I love that one of Sirico’s first projects after The Sopranos wrapped was to start his own cologne line. I’ve always thought of him as one of those actors whose cologne you could smell through the TV screen. There’s a long Hollywood tradition of such guys, at least as far back as George Raft. He was one of those guys who still used Bryl Cream, not a hair out of place, a guy who wore charm bracelets and gold necklaces and natty threads. Onscreen anyway he came anyway he came across as very fine and very precise in his habits and his physicality — and, boy, are those excellent traits for an actor. And, by the way, he really was that — an actor. Plenty of guys from his background go before the cameras and remain non-actors, prized for their authenticity, cast almost as an element of the art direction. But Sirico took his work seriously and became good at it, and when you think back on The Sopranos you’ll recall that he had many challenging moments and scenes on the show, and nailed them all like the pro that he was.
65 when The Sopranos went off the air, Sirico slowed his pace down in recent years but he kept working.

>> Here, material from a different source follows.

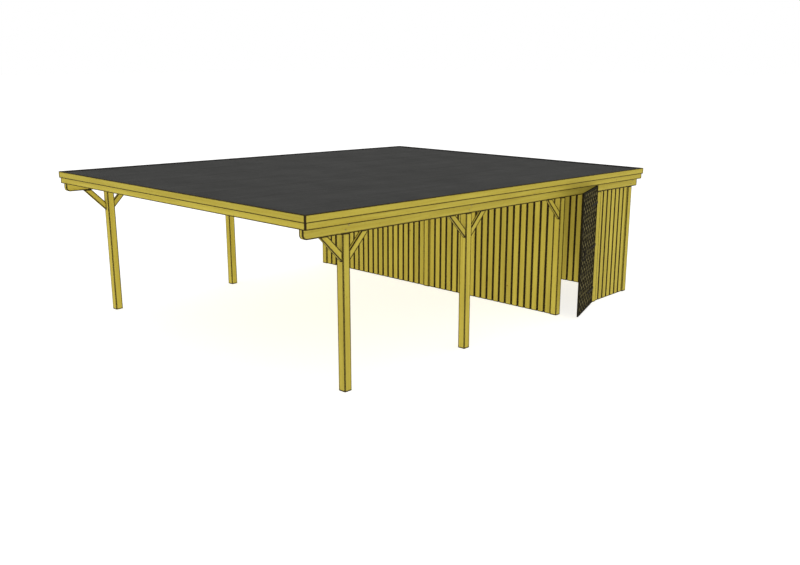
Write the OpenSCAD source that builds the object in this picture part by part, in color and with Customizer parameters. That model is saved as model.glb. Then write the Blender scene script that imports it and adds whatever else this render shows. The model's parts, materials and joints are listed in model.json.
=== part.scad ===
// Double timber carport with a flat roof and a closed shed across its rear.
// +X is the side with the shed door, +Y runs from the car bay to the shed, +Z is up.
// The origin is the centre of the foot of the post in the middle of the shed's front wall.
// All lengths are millimetres and all angles degrees.

/* [Roof] */
// Width of the roof over its upper fascias
roof_w = 6000; // [5600:50:6400]
// Depth of the roof from its front edge to its rear edge
roof_d = 8000; // [7950:10:8200]
// Fall of the whole roof towards the rear
roof_fall = 1.1; // [0.5:0.1:1.5]
// Height of the beams' underside at the roof's front edge
eaves_z = 2089; // [2070:1:2300]
// Height of the upper fascia boards
upper_fascia_h = 101; // [90:1:130]
// Height of the lower fascia boards
lower_fascia_h = 145; // [120:1:147]
// Thickness of every fascia board
fascia_t = 18; // [16:1:24]
// How far the upper fascias stand above the felt
felt_lip = 18; // [10:1:30]
// Thickness of the roof boarding
deck_t = 22; // [18:1:28]
// Thickness of the roofing felt
felt_t = 4; // [2:1:8]

/* [Rafters and beams] */
// Width of a rafter
rafter_w = 45; // [38:1:60]
// Height of a rafter
rafter_h = 125; // [110:1:150]
// Rafter spaces between the roof's front edge and the shed's front wall
car_spaces = 9; // [6:1:12]
// Rafter spaces between the shed's front and rear walls
shed_spaces = 4; // [2:1:6]
// Width of a side beam
beam_w = 66; // [50:1:80]
// Height of a side beam
beam_h = 150; // [150:1:180]
// Distance of a beam's outer face from the roof's side edge
beam_inset = 86; // [80:1:110]
// Gap between a beam's front end and the roof's front edge
beam_front_gap = 36; // [36:1:80]
// Gap between a beam's rear end and the roof's rear edge
beam_rear_gap = 50; // [36:1:80]
// Radius of the rounded lower corner at a beam's front end
beam_nose_r = 65; // [20:1:100]

/* [Posts] */
// Side of the square posts
post_w = 120; // [100:1:140]
// Chamfer along the four arrises of a post
post_chamfer = 5; // [2:1:10]
// Distance from the roof's front edge to the front posts
front_overhang = 697; // [600:1:800]
// Distance from one side post to the next
post_pitch = 2415; // [2300:5:2450]
// How far a beam stands proud of its posts
beam_proud = 20; // [5:1:30]

/* [Braces] */
// Length of a brace's longer edge along the post and along the beam
brace_leg = 360; // [300:5:450]
// Width of a brace across its grain
brace_w = 90; // [70:1:110]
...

Among his last performances were numerous voiceovers for the Seth MacFarlane animated shows Family Guy and American Dad. His last announced project was an independent film called All Mobbed Up, in which he was to play one “Uncle Johnny”.
But who’s the priest in the picture, you’re wondering? Well, that’s his much younger brother, Father Robert Sirico (b. 1951). While you may have never have heard the name, in his own way, Robert is arguably a more significant guy then Tony was. Yet the brothers seem about as different as two guys could be. I’d like to see a comedy bio-pic about them! Robert is the founder of the libertarian think tank called the Acton Institute. I’m sure it says something telling about me that I had heard of the Acton Institute long before I’d heard the name “Tony Sirico”. (Actor, Acton, what’s the diff?)
Robert’s evolution is truly interesting. Like many libertarians and neo-cons he started out on what you might think of as the political left, before wending his way right, and like most people of real conscience, the way was not straight, nor can you pigeonhole him as either. He began his early adulthood on the west coast, graduating from USC with a degree in English (with an interlude in London studying at St Mary’s University College, a Catholic Institution). In the early ’70s he was a popular Pentecostal preacher in Seattle, although he alienated some when he very publicly came out as gay and fought for gay rights. He married the first gay couple in Colorado! Later he returned to the Catholic faith in which he was brought up, receiving his Masters in Divinity from Catholic University and becoming one of the Paulist order. Not surprisingly, his public attitudes about homosexuality have changed.
Michael Novak’s 1982 book The Spirit of Democratic Capitalism prompted his other conversion. As Sirico lived in Washington DC while studying for the priesthood, he managed to strike up a friendship with Novak, who in turn introduced him to his social set, which included the likes of Reagan–Bush cabinet member William Bennett, Judge Robert Bork, the intellectual power couple of Irving Kristol and Gertrude Himmelfarb, Charles Krauthammer, Jack Kemp, Charles Murray, and even Clare Booth Luce. In 1990 he founded the Acton Institute, which rests on the twin pillars of Judeo-Christian morality and free-market economics — and truly, it takes a wizard of a philosopher to reconcile those two intellectual edifices. Lord Acton, for whom Sirico named his organization, is most famous for the quote often attributed to Orwell, “Power corrupts and absolute power corrupts absolutely”. I find it intriguing that Sirica can revere such a man while also representing a religion that has…a Pope. But, then, that’s what the pretzel-proofs of theology are for.
Robert Sirico has written eight books and scores of articles and op-eds for major publications. In addition to being Italian, Catholic, and having the same parents, he has one other thing in common with his older brother: he’s a movie producer! But don’t get too excited. They’re documentaries, and the titles of his movies are The Call of the Entrepreneur (2007) and Poverty, Inc. (2014).